What do the lines from the top of the data through the line with "at the middle." say? Quote them exactly and include both ends.

╭─ Data segment

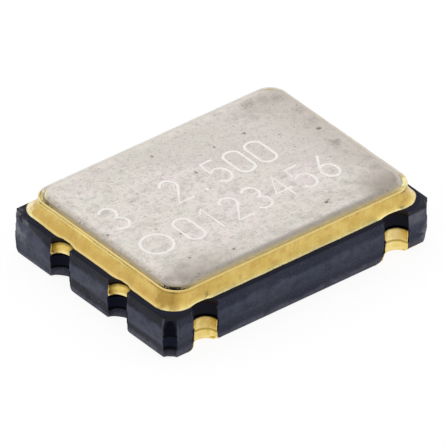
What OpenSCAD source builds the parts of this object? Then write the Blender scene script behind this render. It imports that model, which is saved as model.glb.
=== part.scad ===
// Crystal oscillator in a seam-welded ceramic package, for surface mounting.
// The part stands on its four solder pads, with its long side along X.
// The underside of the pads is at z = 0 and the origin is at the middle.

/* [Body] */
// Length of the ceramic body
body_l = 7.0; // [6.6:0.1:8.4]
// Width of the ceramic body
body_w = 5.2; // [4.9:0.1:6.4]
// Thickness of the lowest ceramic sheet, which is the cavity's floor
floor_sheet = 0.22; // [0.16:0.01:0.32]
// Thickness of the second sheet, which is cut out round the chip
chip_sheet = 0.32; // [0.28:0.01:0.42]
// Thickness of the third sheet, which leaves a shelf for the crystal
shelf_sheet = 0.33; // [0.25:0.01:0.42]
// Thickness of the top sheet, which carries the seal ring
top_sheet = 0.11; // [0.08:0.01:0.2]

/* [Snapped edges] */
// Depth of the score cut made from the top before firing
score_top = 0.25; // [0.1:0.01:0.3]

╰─

## In response
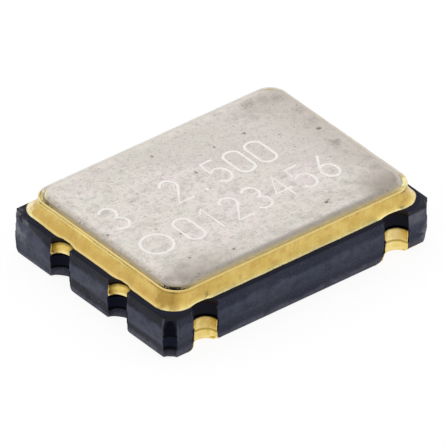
What OpenSCAD source builds the parts of this object? Then write the Blender scene script behind this render. It imports that model, which is saved as model.glb.
=== part.scad ===
// Crystal oscillator in a seam-welded ceramic package, for surface mounting.
// The part stands on its four solder pads, with its long side along X.
// The underside of the pads is at z = 0 and the origin is at the middle.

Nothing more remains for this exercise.